Irgendwann, als es ihm dann besser ging, wollte Schmückle auch wieder Sport machen. Er fing an, Tennis zu spielen, dann sah er durch Zufall eine Dokumentation über eine Alpenüberquerung. Er dachte sich: "Das will ich auch mal machen." Die üblichen geführten Touren von Hütte zu Hütte kamen für ihn nicht in Frage. Denn jeden zweiten Tag muss er ins Tal zur Dialyse. Ihm war von Anfang an klar, als er über diese Pläne nachdachte: Ich brauche einen Profi, der mir eine individuelle Tour zusammenstellt und mich begleitet.

Um sich erst einmal fit für eine solch strapaziöse Unternehmung zu machen, begann Schmückle mit Touren im Achensee-Gebiet. Von Juni vergangenen Jahres an war er jedes Wochenende in den Bergen. Erst einmal den Forstweg rauf zur Blaubergalm, später auch auf die Gipfel.

Unter der Woche arbeitet Schmückle als IT-Spezialist Vollzeit 40 Stunden beim ADAC. Alle zwei Tage fängt er früh am Morgen an, damit er nachmittags um drei rechtzeitig zur Dialyse kommt, die ja stets fünf Stunden in Anspruch nimmt. Um aber von Montag bis Freitag auch etwas für die Kondition zu tun, lief er im ADAC-Hochhaus mit Bergstiefeln die Treppe bis in den 24. Stock.

Jürgen Schmückle, Dialysepatient aus Unterhaching, bei der Alpenüberquerung

Handschlag auf dem Gipfel: Jürgen Schmückle verabschiedet sich am letzten Tag auf dem Hochfeld von der Wanderführerin Julia Zilken, die ihn auf der Tour begleitet hat, um alleine ins Tal zu steigen.

(Foto: privat)

In Julia Zilken, Wanderführerin aus Schliersee, fand Schmückle schließlich auch die richtige Begleitung für sein großes Vorhaben. Gemeinsam planten sie eine Tour von Wildbad Kreuth über die Blaubergalm und Achenkirch nach Pertisau und weiter über die Gramaialm und das Lamsenjoch nach Schwaz. Von dort aus über das Kellerjoch nach Hochfügen, Mayerhofen und schließlich hinüber nach Südtirol. Eine logistische Herausforderung: "Das Schwierigste ist dabei, die Dialyseplätze zu finden", sagt Schmückle.

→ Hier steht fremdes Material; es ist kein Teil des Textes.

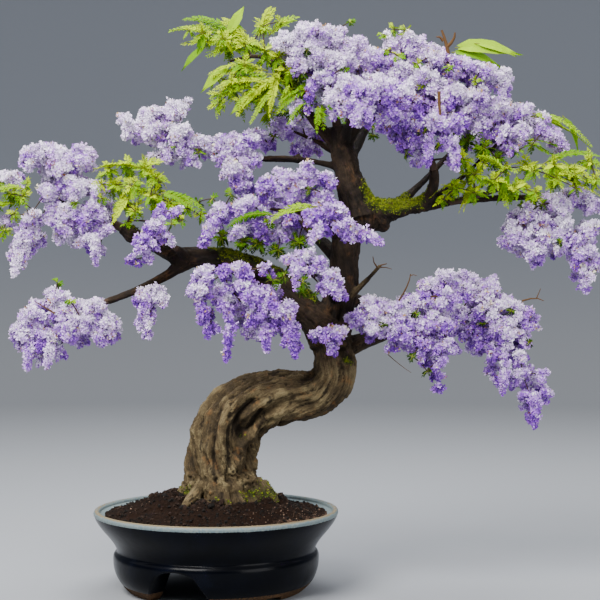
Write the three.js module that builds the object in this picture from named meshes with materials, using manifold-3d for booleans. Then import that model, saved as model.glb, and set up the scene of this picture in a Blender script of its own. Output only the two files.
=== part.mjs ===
// A jacaranda grown as a bonsai, in full flower, in a round glazed pot on three scalloped feet.
//
// The old trunk leaves the soil leaning left, bends over to the right, doubles back and climbs to a
// knotted fork. Boughs spread from it, and each carries one or more masses of blossom or of young
// leaves. A mass is one solid: a stem that takes over from its bough's tip, a lumpy core where the
// blossom is dense, and the panicles, twigs and leaves that stand out of it.
//
// Millimetres, +Z up, -Y is the side that the tree is shown from. All places are measured from the
// pot's axis at table level. At the end the group is shifted so that its origin lies on the table,
// under the middle of the whole plant's box.

import * as THREE from "three";
import { mergeVertices } from "three/addons/utils/BufferGeometryUtils.js";
import Module from "manifold-3d";

const wasm = await Module();
wasm.setup();

// ---------------------------------------------------------------- driving dimensions

const GAP = 0.35; // between solids that meet

const POT = {
  rim: 140, // outside radius of the lip
  height: 92,
  lip: 7, // thickness of the wall at the lip
  throat: 115.5, // the waist between the flared bowl and the skirt
  throatAt: 46,
  belly: 117, // the widest part of the skirt
  bellyAt: 36,
  foot: 102, // outside radius where the feet meet the table
  footInside: 85,
  floorAt: 34, // underside of the pot's floor
  floor: 12,
  segments: 36,
};
const FEET = 3;
const FIRST_ARCH = -20; // degrees from the front, to the right
const ARCH = { half: 40, height: 38, shoulder: 25, cusp: 31 };
const NOTCH = { half: 15, height: 5 }; // the hollow under each foot, which leaves two pads

const SOIL = { top: 103.65, flat: 68, edge: 86, wallGap: GAP, segments: 24 };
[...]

Schwaz war kein Problem, hier konnte er gleich drei Termine vereinbaren. Nur jenseits des Hauptalpenkamms wurde es kompliziert. "Weder Bruneck noch Brixen, noch Bozen hatten Plätze. Die nehmen keine Gäste", sagt Schmückle. So blieb ihm nichts anders übrig, als von Steinhaus aus nach Lienz in Osttirol zu fahren, etwa 100 Kilometer einfach. Zum Glück, sagt Schmückle, habe sein Vater sich bereit erklärt, das Begleitauto zu fahren, für das schwere Gepäck und die Wege ins Dialysezentrum.

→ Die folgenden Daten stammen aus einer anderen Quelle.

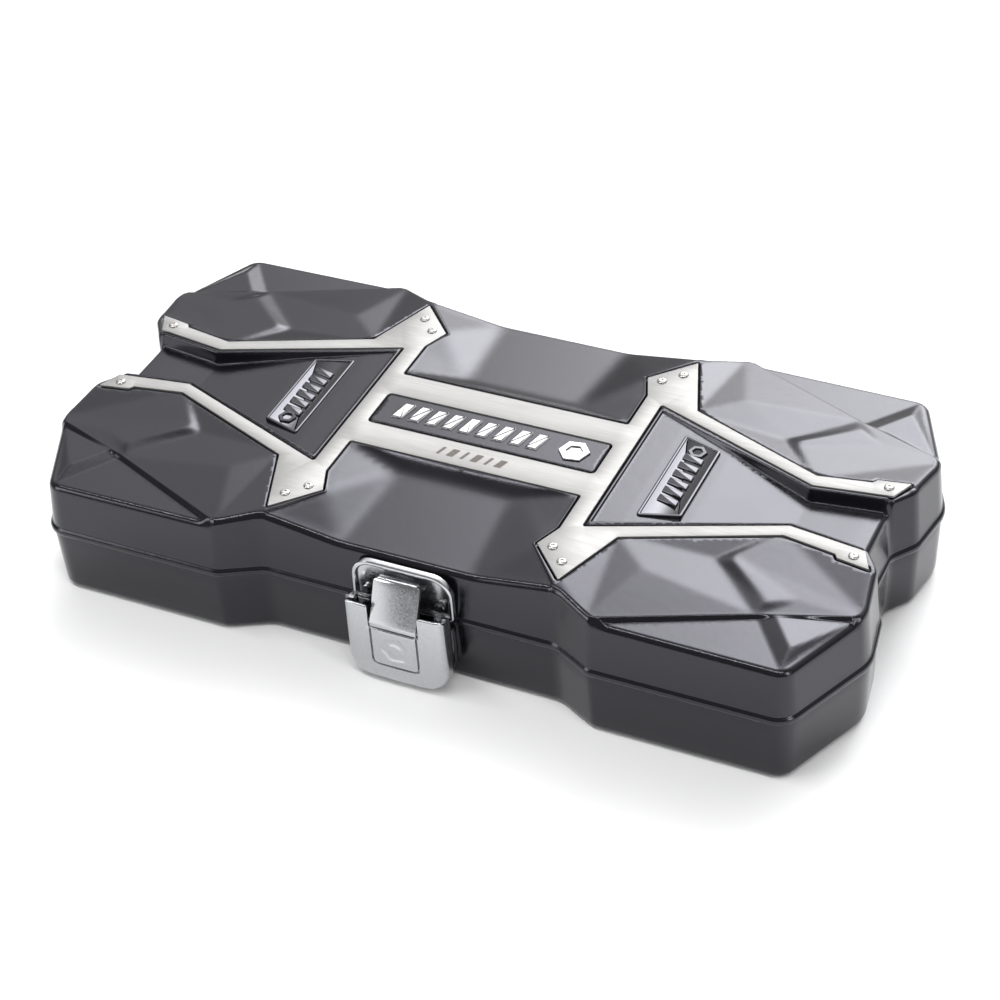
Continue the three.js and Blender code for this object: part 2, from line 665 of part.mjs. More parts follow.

Elf Tage waren Jürgen Schmückle und Julia Zilken insgesamt unterwegs: sechs Etappen, davon eine zweitägige, und vier Dialysetage. 122,55 Kilometer, 39 Stunden Laufzeit, 8067 Höhenmeter aufwärts und 8426 abwärts. Es lag noch viel Schnee, aber sie hatten großes Glück mit dem Wetter. Er würde es wieder machen, sagt Schmückle, "aber erst, wenn ich vergessen habe, wie verdammt anstrengend der Abstieg vom Keilbachjoch ins Ahrntal war", sagt er und lacht. Längst hat er neue Pläne für Bergtouren.